Pero en otro segmento del catolicismo se hayan las ordenes religiosas históricas, a las que un poso de siglos tal vez haya hecho de sus miembros personas de ductilidad contenida y algo desgarrada. A la cabeza de todas ellas ha sido observada con mayor atención la Compañía de Jesús, a la que pertenece el Papa Francisco y a la que obedeció con dificultades hasta ser nombrado obispo auxiliar de Buenos Aires (1992). Se atribuye al anterior superior general de los jesuitas, Peter Hans Kolvenbach -de humor fino y desgarrado- la frase "la Compañía es una monarquía absoluta mitigada por una moderada desobediencia". Ahora, un Papa particularmente jesuita la observa, como viene sucediendo desde Pablo VI, que encomendó en 1965 a los jesuitas -ya con Pedro Arrupe al frente-, la "lucha contra el ateísmo". Lo hizo en virtud del jesuítico cuarto voto de obediencia al Papa, un voto que, no obstante, no es omnímodo, pues se circunscribe a la fórmula "circa misiones", es decir, obedecer a las encomiendas que les presente la Santa Sede.

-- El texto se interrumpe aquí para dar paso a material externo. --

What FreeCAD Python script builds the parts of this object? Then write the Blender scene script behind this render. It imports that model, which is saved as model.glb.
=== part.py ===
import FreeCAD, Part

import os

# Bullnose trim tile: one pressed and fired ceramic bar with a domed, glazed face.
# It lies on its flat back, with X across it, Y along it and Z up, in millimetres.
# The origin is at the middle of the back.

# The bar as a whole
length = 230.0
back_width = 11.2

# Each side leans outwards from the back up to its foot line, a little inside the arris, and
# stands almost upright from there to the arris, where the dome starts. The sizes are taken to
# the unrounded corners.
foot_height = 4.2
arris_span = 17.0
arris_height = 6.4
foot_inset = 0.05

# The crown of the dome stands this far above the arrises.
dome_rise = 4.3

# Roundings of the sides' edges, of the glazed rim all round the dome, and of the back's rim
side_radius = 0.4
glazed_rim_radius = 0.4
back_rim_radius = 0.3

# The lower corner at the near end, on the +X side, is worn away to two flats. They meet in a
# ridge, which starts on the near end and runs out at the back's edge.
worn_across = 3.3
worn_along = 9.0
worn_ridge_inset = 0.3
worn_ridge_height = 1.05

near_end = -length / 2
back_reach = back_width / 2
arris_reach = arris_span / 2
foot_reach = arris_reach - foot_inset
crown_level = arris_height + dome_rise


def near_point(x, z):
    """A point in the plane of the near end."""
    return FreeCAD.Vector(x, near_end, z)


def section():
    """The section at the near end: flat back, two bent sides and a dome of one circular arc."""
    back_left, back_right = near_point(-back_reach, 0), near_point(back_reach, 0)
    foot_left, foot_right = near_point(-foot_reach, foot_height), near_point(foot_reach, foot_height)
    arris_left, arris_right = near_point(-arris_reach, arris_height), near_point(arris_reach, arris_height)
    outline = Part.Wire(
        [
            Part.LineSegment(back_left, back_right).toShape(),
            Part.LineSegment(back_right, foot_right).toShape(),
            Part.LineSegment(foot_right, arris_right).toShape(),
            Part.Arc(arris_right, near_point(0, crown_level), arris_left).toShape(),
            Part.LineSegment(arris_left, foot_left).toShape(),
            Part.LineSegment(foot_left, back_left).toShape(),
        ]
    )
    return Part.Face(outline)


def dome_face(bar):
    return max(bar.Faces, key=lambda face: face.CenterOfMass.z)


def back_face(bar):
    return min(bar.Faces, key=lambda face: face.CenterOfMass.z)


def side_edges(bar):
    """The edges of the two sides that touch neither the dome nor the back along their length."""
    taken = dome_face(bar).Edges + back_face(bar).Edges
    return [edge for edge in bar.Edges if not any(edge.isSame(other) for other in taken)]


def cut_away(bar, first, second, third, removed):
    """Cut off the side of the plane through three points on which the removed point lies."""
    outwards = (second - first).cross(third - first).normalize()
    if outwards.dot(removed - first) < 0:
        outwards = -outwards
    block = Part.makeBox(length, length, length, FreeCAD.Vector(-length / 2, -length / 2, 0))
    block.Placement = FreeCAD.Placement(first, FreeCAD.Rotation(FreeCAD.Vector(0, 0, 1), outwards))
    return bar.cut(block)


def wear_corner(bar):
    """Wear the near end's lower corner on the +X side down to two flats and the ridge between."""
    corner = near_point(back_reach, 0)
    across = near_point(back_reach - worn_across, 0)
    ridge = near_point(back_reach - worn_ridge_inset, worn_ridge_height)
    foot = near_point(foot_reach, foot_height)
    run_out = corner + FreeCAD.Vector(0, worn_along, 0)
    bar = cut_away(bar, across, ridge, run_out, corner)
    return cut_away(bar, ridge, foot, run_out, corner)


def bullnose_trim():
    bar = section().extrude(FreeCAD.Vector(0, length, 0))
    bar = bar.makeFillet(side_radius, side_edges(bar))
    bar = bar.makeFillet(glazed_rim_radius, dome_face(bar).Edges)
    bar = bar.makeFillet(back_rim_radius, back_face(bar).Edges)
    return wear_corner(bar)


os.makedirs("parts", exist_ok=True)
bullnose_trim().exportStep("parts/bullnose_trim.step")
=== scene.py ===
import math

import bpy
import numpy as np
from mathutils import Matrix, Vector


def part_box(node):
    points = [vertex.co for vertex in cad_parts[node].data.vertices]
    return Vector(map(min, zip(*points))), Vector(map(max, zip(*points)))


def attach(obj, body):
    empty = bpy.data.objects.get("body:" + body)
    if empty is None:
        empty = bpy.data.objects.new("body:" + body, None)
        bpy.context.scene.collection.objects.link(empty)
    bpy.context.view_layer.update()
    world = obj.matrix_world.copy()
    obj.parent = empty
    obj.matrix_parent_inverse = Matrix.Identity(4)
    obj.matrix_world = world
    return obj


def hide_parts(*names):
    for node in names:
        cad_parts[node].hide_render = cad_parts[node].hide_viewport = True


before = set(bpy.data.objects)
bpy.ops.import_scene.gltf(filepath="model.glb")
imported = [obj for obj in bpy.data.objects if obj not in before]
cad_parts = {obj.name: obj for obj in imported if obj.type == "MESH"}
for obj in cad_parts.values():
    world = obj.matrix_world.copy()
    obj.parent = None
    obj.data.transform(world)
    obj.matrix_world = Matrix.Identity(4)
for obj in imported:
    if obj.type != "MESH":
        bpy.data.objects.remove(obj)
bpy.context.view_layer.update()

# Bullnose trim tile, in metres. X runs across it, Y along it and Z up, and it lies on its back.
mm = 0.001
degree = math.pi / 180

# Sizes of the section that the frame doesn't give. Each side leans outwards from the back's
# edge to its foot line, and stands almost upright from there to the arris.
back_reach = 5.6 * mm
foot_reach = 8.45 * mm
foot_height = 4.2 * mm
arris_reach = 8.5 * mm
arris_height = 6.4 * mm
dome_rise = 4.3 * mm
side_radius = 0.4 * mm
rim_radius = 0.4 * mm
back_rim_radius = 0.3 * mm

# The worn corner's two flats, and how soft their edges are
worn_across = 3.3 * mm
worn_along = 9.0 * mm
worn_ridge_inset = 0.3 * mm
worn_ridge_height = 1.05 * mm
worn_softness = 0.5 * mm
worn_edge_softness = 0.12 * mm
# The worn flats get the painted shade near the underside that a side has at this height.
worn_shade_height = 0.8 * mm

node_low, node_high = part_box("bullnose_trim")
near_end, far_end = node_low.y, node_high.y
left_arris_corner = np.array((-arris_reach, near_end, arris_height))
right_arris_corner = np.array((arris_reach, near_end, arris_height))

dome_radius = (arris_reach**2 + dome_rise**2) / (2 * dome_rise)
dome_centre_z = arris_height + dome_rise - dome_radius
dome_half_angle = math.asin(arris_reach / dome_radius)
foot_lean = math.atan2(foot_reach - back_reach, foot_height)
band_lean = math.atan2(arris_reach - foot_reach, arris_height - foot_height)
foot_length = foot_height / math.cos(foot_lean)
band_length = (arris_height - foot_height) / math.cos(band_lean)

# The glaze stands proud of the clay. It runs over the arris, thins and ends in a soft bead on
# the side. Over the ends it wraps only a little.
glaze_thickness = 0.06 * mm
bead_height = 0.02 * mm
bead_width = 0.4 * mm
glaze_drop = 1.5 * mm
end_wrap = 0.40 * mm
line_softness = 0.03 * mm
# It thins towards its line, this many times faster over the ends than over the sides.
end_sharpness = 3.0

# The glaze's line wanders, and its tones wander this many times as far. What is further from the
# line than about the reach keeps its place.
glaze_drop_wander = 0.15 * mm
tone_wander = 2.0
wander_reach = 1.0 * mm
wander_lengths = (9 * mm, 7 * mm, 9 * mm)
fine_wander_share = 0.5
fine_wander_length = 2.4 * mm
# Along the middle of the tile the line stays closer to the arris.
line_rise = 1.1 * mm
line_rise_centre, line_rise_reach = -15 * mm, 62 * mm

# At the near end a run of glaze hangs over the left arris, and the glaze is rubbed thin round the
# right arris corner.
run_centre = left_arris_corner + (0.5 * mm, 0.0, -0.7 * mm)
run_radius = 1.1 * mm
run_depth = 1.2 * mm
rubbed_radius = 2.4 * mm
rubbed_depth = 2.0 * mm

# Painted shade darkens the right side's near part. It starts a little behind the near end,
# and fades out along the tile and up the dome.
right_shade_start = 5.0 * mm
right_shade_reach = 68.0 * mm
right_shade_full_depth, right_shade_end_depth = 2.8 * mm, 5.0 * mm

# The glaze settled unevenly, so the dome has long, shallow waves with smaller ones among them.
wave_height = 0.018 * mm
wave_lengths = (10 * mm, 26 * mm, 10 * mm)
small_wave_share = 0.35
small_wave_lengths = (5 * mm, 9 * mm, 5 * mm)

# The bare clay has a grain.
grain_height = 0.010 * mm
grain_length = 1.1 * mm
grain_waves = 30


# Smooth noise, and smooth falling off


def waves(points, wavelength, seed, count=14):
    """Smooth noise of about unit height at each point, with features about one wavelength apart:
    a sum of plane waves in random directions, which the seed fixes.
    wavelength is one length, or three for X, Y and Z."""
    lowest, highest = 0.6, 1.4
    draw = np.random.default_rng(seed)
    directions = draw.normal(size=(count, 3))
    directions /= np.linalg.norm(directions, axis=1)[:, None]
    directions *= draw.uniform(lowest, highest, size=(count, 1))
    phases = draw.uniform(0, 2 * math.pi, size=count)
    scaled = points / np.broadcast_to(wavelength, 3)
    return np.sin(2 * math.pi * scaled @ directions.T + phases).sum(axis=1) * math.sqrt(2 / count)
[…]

A la vez que les daba esta misión, Montini observaba detenidamente las reformas que adoptaba la Compañía, al ser consciente el Papa de que serían la avanzadilla para toda la vida religiosa. Dichas reformas causaron rechazo en miembros de la orden, de modo que un grupo de jesuitas españoles -se hacían llamar la Vera Compañía, la verdadera-, solicitó al Papa escindirse en una orden absolutamente fiel a lo prescrito por San Ignacio. Arrupe logró convencer a Montini de que no lo tolerase, pero la campanada había sido fuerte. Arrupe reconoció que "nuestra situación actual es ardua y compleja, pero la Compañía sólo tiene una opción verdadera: acelerar su adaptación a las necesidades apostólicas del mundo actual, en servicio a la Iglesia, según los criterios de Cristo y de acuerdo con las normas propuestas por el Concilio Vaticano II y los signos de los tiempos".

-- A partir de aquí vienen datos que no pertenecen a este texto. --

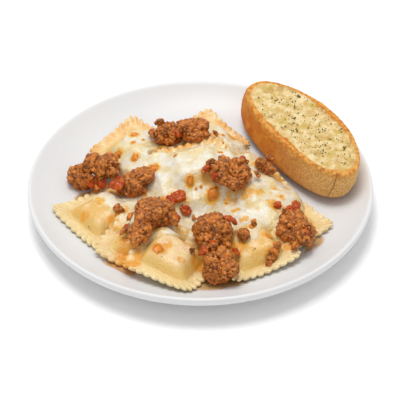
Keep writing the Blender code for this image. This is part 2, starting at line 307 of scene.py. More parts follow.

Cuando la Compañía se reúne en 1975 en su 32.ª Congregación General adopta una fórmula -Fe y Justicia son inseparables-, que preocupa a Pablo VI. El Papa puntualiza dicha idea advirtiendo a los Jesuitas que no debían "exaltar más de lo justo la promoción del hombre y su progreso social", y que "la Compañía fue fundada con una finalidad espiritual y sobrenatural". Y por lo que ya no pasó Montini fue que la Compañía se plantease igualar sus grados internos, extendiendo a todos los miembros el cuarto voto de obediencia al Papa. "No podemos permitir que sufra la menor quiebra este punto, que constituye uno de los fundamentos de la Compañía de Jesús". La Iglesia, profundamente jerárquica, no quería que su principal orden religiosa desmontase sus jerarquías internas. El sucesor de Pablo VI, Juan Pablo I retomó la observación minuciosa de los hijos de San Ignacio. Pese a su corto pontificado y a su sonrisa, redactó una dura nota que su fallecimiento impidió remitir, pero que Juan Pablo II, recién elevado a la cátedra de Pedro, les hizo llegar al tiempo que les comunicaba: "Deseo deciros que habéis sido motivo de preocupación para mis predecesores, y que lo sois para el Papa que os habla". La alarma vaticana siguió creciendo, pues Arrupe y sus más estrechos colaboradores estaban convencidos de que sus reformas y decisiones eran el único camino posible. Sin embargo, Arrupe llegó a presentar en 1980 su renuncia al Papa, que la rechazó. El punto crítico se produjo cuando en 1981 el gobierno regular de la Compañía quedaba suspendido por orden del Papa. Hasta 1983 no se restableció el orden natural de la orden, con la elección como general de Kolvenbach, hombre de la línea de Arrupe. No obstante, la tensión se fue suavizando con los años, pero la evangelización de Juan Pablo II ya tenía otro diseño, con los nuevos movimientos al frente y con las órdenes y congregaciones religiosas en segundo plano. Al Papa Francisco, jesuita particular, le corresponde confirmar el diseño o impulsar a los religiosos, como ya trató de insinuar Benedicto XVI.